_TASK BRIEF:_ Extract from the entries below, exactly as given, only the lines from the line containing "body_wall();" to the line containing "return part_box(node)[1].z / MM", both lines included.

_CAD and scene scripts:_
▶
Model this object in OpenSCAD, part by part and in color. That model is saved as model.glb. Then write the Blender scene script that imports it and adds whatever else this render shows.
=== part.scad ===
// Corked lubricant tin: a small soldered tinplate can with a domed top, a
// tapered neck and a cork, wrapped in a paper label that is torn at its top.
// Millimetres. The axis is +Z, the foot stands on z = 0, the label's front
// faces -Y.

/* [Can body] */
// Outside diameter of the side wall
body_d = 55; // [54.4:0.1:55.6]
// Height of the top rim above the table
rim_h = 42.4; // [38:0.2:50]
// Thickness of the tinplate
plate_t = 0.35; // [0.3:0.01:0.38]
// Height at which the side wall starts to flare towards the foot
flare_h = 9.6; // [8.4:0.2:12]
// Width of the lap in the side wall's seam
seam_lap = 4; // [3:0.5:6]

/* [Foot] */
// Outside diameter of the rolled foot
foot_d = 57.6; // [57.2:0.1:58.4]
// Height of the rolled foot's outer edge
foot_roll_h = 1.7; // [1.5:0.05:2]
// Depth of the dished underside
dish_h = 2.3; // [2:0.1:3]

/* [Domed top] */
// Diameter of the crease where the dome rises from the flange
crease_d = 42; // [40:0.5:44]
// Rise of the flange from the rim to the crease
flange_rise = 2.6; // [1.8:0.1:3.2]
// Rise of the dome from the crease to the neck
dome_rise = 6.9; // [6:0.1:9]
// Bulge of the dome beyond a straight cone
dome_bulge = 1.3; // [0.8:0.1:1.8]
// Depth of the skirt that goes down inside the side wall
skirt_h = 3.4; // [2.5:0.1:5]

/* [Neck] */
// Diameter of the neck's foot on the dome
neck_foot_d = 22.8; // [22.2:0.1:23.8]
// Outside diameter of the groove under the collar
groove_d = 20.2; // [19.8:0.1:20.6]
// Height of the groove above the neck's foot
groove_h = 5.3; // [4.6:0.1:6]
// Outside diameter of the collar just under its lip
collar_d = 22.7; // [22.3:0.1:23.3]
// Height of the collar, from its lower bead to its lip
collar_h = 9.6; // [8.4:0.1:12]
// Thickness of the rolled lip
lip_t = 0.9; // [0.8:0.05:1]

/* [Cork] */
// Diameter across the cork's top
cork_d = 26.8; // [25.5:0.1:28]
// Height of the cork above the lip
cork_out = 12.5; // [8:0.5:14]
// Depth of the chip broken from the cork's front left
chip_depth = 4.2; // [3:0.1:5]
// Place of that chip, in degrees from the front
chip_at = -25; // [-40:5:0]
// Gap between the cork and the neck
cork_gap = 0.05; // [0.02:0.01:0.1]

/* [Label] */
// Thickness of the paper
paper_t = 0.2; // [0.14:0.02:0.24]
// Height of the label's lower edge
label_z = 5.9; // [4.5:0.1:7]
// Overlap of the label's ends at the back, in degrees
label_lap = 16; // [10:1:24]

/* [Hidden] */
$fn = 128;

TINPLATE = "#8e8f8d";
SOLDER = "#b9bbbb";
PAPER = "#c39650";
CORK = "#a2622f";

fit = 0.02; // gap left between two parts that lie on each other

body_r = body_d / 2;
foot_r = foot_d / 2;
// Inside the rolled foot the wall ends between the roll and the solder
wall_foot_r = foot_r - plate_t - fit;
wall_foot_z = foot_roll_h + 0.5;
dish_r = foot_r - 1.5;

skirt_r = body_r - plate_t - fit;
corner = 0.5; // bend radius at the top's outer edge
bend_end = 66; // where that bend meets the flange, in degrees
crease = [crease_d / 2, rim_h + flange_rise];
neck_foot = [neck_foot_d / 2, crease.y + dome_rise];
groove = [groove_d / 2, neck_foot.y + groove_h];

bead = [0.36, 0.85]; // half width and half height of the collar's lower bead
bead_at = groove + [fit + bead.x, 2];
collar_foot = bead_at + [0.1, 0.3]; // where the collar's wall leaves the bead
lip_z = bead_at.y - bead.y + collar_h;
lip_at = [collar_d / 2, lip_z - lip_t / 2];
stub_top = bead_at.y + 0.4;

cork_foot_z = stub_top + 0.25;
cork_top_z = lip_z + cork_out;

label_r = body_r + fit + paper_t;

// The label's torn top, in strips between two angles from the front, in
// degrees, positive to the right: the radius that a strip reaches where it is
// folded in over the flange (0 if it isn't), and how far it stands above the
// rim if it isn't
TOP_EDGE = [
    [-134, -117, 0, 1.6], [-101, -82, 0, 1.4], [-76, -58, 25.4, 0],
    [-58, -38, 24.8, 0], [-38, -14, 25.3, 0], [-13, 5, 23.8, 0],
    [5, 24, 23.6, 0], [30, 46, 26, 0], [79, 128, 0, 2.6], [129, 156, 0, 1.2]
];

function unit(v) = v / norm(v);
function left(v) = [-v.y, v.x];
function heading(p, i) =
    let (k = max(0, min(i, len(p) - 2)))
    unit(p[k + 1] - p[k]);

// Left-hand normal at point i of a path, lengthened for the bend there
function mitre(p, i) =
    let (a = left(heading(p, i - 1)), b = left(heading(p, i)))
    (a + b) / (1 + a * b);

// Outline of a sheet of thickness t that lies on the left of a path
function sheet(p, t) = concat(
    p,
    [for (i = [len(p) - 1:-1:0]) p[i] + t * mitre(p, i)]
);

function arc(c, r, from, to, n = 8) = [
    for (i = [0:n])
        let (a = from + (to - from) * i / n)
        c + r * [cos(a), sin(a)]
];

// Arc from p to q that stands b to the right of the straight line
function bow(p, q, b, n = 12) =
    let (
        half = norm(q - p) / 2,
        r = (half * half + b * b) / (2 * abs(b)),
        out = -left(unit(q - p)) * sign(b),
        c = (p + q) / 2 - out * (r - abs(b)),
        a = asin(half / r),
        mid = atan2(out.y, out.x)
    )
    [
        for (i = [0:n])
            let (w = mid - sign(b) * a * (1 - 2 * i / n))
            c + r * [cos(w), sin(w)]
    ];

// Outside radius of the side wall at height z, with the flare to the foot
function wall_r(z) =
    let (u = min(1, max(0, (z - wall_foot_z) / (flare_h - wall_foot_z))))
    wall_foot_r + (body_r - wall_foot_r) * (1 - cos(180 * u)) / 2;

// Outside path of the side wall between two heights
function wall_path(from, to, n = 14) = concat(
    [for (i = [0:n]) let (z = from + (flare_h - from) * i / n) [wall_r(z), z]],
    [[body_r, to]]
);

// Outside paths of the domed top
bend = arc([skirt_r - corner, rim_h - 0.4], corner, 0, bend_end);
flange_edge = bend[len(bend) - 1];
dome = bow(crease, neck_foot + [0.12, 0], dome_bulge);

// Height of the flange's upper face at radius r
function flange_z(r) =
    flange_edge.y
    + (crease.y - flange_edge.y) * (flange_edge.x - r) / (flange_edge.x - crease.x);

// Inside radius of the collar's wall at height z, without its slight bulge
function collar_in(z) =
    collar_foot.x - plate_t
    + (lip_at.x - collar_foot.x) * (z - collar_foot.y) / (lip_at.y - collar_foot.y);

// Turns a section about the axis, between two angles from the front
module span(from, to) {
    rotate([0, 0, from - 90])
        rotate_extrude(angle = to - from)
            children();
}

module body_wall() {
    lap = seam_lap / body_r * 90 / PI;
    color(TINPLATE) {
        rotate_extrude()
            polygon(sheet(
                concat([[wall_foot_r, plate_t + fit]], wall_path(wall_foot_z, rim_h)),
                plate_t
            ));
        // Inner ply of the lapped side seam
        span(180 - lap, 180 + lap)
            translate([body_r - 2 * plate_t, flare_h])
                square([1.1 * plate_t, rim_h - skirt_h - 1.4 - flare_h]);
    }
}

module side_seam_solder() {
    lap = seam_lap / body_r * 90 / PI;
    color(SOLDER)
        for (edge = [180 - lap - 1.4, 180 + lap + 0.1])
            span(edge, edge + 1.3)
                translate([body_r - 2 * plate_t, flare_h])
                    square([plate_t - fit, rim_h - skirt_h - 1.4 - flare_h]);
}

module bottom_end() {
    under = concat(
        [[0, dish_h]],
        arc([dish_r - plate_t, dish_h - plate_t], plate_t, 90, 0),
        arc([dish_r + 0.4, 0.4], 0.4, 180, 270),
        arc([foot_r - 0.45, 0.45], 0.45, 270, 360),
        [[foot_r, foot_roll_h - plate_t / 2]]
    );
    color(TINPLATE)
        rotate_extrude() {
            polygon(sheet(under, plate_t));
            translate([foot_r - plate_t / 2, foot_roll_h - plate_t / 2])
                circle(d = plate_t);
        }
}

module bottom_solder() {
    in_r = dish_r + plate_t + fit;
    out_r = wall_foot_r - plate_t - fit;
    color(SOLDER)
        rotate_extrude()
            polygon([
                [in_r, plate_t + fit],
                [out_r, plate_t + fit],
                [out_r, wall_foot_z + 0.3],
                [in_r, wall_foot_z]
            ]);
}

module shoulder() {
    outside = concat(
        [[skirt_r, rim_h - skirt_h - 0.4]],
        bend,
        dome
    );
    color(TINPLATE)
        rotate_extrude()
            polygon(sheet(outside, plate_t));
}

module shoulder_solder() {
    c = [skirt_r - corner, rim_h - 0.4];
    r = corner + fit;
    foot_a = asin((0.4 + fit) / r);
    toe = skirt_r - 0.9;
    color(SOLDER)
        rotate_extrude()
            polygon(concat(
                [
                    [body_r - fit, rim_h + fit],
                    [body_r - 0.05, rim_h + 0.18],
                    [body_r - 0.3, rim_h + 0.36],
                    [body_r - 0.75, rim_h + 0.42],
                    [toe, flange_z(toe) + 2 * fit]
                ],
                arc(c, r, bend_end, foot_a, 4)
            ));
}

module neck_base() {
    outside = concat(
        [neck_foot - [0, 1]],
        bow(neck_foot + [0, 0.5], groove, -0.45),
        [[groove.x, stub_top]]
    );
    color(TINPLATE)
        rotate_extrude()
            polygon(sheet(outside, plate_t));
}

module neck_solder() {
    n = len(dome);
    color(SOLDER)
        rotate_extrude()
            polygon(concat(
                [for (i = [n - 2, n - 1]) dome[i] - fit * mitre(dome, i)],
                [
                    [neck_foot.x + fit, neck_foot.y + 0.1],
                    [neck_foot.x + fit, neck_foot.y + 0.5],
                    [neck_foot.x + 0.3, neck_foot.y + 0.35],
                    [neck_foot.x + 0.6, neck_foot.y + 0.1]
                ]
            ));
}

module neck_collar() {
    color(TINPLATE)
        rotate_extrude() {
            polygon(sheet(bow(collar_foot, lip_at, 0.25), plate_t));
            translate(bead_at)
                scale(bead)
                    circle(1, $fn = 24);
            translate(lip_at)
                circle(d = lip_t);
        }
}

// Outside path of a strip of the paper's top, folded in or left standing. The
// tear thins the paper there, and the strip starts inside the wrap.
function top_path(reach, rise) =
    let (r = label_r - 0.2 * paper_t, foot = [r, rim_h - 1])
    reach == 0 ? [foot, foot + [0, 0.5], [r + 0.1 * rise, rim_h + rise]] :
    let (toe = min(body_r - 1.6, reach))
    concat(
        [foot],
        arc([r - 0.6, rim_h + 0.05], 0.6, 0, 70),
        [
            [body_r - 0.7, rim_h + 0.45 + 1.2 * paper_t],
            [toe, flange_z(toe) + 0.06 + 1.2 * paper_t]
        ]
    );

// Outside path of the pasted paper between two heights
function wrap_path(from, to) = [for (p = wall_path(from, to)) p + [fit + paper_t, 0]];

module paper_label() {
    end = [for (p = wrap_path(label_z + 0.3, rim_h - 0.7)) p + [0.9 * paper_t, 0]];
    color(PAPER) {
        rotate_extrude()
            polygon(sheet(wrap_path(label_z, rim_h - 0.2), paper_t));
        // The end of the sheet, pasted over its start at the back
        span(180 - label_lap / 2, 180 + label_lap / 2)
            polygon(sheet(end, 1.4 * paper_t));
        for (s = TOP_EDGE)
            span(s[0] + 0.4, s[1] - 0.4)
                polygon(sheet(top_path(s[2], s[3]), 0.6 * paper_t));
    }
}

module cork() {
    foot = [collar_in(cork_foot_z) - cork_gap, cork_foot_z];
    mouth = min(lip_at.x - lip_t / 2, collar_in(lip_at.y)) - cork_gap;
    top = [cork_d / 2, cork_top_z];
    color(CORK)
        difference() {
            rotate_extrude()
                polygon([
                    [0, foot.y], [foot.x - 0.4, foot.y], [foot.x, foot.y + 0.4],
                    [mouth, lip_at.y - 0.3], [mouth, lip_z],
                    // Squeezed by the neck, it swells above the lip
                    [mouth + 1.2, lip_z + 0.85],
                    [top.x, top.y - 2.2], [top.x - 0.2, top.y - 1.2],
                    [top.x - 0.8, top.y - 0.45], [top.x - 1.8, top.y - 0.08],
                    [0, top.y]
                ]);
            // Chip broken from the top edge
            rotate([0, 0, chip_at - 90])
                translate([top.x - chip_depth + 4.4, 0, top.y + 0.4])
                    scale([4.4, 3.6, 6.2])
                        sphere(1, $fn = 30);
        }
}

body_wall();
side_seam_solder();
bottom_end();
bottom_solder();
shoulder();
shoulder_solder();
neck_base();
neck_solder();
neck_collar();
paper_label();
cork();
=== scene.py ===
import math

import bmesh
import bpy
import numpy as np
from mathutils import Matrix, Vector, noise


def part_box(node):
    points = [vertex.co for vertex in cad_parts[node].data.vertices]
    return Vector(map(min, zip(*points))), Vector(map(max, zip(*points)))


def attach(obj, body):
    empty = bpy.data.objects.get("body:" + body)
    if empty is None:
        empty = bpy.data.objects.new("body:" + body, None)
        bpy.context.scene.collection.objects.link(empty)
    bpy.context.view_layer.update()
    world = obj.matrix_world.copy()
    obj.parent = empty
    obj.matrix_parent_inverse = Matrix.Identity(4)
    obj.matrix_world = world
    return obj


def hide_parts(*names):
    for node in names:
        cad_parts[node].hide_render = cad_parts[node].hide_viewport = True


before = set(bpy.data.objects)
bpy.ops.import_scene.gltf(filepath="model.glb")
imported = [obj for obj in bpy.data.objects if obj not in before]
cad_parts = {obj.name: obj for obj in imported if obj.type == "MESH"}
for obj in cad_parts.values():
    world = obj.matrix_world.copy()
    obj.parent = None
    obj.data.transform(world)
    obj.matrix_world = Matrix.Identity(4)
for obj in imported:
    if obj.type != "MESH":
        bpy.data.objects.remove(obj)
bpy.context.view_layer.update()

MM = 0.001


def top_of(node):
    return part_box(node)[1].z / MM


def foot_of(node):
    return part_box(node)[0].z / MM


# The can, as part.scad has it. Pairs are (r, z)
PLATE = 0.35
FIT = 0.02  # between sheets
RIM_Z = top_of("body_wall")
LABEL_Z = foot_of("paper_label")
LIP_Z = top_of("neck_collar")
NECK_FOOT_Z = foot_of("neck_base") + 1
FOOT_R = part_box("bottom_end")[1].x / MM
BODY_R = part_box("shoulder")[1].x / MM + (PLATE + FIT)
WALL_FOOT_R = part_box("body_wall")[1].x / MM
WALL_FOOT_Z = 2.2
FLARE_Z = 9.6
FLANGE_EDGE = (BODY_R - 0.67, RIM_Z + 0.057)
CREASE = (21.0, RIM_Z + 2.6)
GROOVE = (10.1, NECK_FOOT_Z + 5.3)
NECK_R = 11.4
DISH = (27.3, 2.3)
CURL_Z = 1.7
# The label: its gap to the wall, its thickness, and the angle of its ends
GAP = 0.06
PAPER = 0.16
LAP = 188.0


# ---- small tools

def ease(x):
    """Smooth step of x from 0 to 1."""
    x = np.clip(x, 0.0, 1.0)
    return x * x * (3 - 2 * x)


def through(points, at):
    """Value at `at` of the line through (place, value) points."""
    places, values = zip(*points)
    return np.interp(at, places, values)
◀
▶
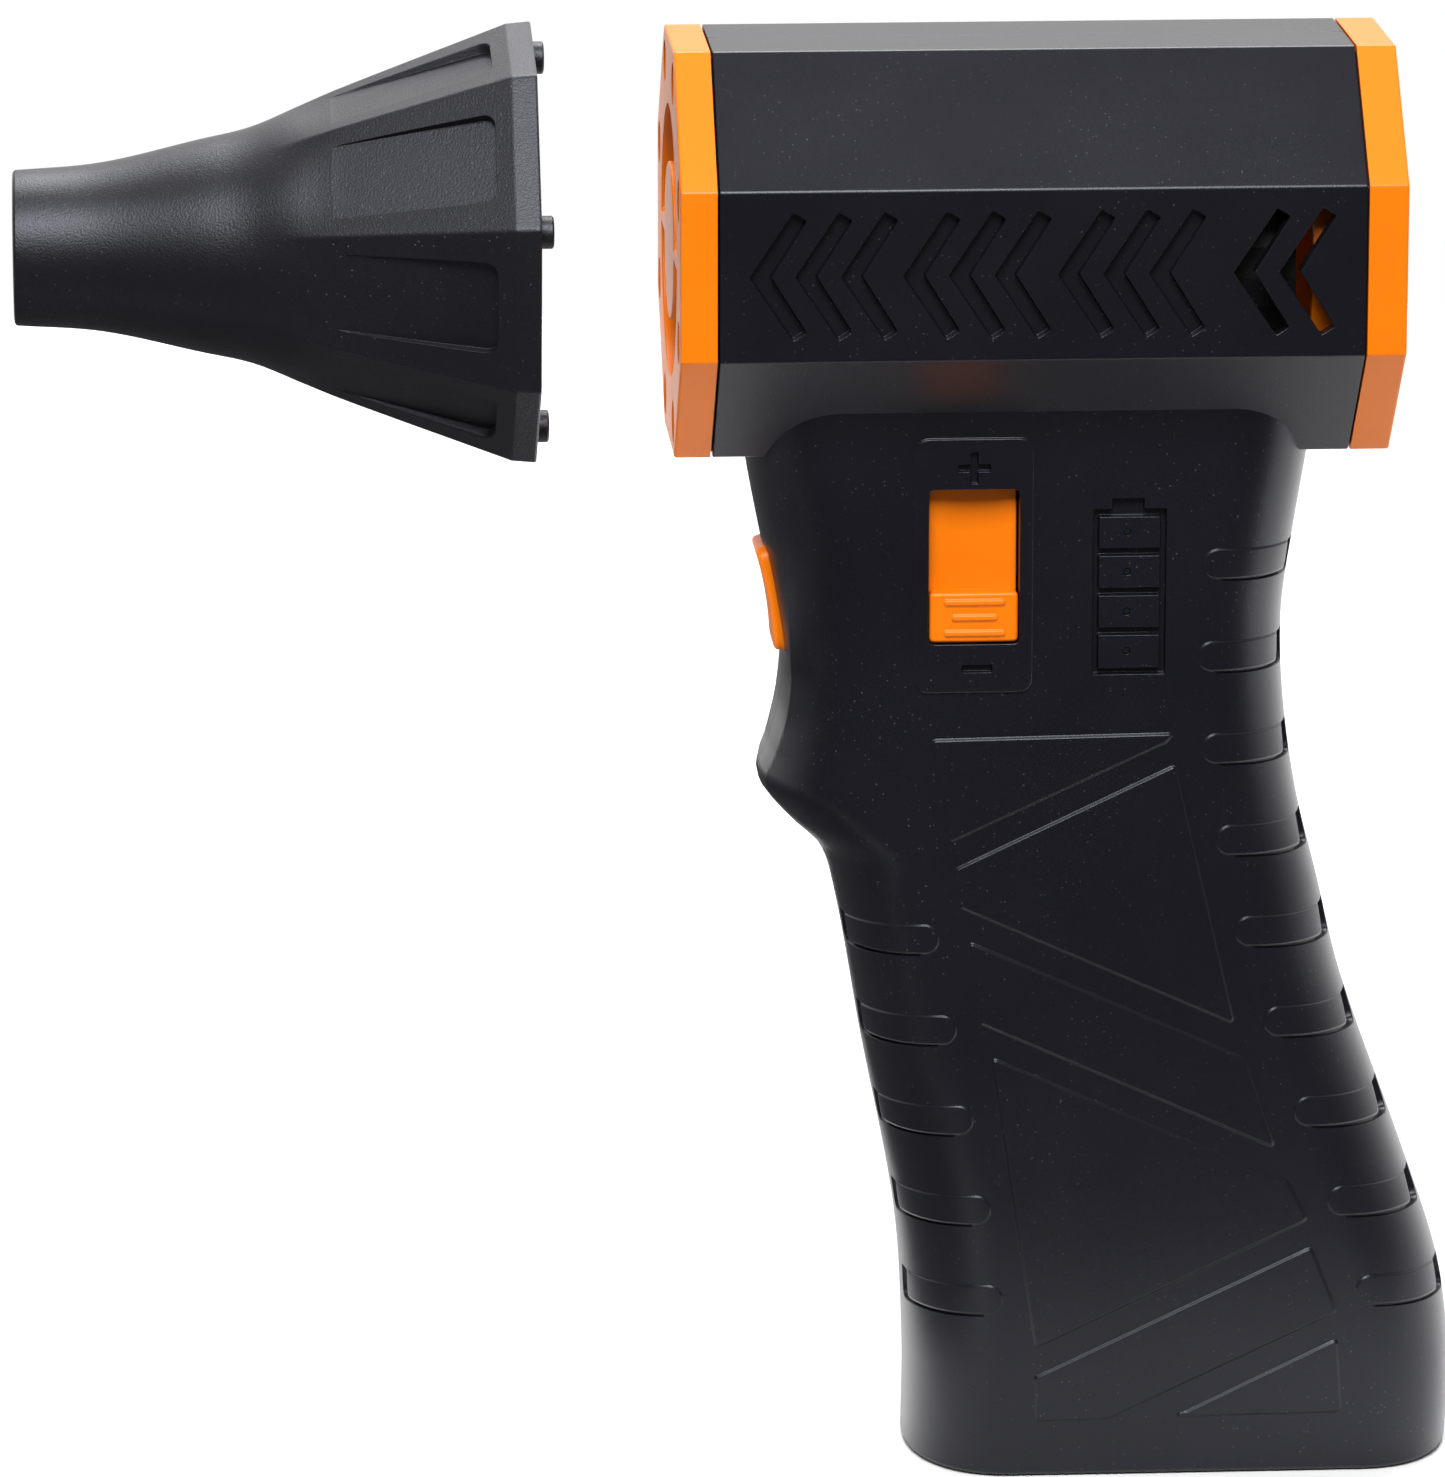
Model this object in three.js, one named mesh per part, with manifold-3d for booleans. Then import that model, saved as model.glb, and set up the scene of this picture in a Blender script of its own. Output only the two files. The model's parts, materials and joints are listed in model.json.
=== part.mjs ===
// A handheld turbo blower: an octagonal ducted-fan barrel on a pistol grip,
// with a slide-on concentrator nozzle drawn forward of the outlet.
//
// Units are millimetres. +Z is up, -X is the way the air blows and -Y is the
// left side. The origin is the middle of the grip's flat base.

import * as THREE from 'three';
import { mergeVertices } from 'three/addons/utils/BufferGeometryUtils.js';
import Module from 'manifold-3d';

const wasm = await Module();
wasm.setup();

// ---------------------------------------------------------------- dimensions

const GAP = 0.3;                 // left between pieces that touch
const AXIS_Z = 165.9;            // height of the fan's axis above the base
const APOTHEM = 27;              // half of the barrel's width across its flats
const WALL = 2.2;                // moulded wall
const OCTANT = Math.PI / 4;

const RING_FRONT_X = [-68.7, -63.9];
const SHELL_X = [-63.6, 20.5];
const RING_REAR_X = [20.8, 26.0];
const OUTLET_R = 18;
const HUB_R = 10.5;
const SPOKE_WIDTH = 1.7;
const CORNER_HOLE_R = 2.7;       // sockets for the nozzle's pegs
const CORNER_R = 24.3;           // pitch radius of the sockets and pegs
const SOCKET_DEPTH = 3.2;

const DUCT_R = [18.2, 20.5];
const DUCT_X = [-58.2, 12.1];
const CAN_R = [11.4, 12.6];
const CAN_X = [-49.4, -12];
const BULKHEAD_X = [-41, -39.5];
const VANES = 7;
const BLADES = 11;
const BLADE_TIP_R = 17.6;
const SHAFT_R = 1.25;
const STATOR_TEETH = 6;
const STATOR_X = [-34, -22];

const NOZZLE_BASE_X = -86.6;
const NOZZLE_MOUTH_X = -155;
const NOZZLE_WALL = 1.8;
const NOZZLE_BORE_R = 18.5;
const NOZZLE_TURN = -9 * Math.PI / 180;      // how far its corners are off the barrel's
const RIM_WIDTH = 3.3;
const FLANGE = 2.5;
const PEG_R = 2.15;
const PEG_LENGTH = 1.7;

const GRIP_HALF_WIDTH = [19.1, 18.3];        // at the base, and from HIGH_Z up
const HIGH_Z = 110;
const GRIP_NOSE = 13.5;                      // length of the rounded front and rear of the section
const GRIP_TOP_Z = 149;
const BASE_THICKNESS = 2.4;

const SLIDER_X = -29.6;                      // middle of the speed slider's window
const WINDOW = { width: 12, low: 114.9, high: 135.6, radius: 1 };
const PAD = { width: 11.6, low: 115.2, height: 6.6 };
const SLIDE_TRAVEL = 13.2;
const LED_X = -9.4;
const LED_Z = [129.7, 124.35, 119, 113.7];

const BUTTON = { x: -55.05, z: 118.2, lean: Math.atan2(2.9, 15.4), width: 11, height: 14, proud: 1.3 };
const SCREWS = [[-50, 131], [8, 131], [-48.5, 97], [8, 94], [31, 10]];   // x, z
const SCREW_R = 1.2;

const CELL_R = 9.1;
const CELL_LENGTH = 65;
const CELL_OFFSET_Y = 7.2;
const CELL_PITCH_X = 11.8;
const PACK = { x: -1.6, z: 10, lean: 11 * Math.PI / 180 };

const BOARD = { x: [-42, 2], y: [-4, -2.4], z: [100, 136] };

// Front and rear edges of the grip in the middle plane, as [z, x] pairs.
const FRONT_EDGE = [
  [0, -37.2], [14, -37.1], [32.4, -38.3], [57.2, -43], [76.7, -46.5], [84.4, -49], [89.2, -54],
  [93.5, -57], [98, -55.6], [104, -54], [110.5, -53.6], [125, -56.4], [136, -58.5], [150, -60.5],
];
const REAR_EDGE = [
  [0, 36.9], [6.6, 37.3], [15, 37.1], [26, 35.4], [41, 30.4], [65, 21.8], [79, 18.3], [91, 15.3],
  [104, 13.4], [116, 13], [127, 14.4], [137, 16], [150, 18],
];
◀
_RESULT:_
body_wall();
side_seam_solder();
bottom_end();
bottom_solder();
shoulder();
shoulder_solder();
neck_base();
neck_solder();
neck_collar();
paper_label();
cork();
=== scene.py ===
import math

import bmesh
import bpy
import numpy as np
from mathutils import Matrix, Vector, noise


def part_box(node):
    points = [vertex.co for vertex in cad_parts[node].data.vertices]
    return Vector(map(min, zip(*points))), Vector(map(max, zip(*points)))


def attach(obj, body):
    empty = bpy.data.objects.get("body:" + body)
    if empty is None:
        empty = bpy.data.objects.new("body:" + body, None)
        bpy.context.scene.collection.objects.link(empty)
    bpy.context.view_layer.update()
    world = obj.matrix_world.copy()
    obj.parent = empty
    obj.matrix_parent_inverse = Matrix.Identity(4)
    obj.matrix_world = world
    return obj


def hide_parts(*names):
    for node in names:
        cad_parts[node].hide_render = cad_parts[node].hide_viewport = True


before = set(bpy.data.objects)
bpy.ops.import_scene.gltf(filepath="model.glb")
imported = [obj for obj in bpy.data.objects if obj not in before]
cad_parts = {obj.name: obj for obj in imported if obj.type == "MESH"}
for obj in cad_parts.values():
    world = obj.matrix_world.copy()
    obj.parent = None
    obj.data.transform(world)
    obj.matrix_world = Matrix.Identity(4)
for obj in imported:
    if obj.type != "MESH":
        bpy.data.objects.remove(obj)
bpy.context.view_layer.update()

MM = 0.001


def top_of(node):
    return part_box(node)[1].z / MM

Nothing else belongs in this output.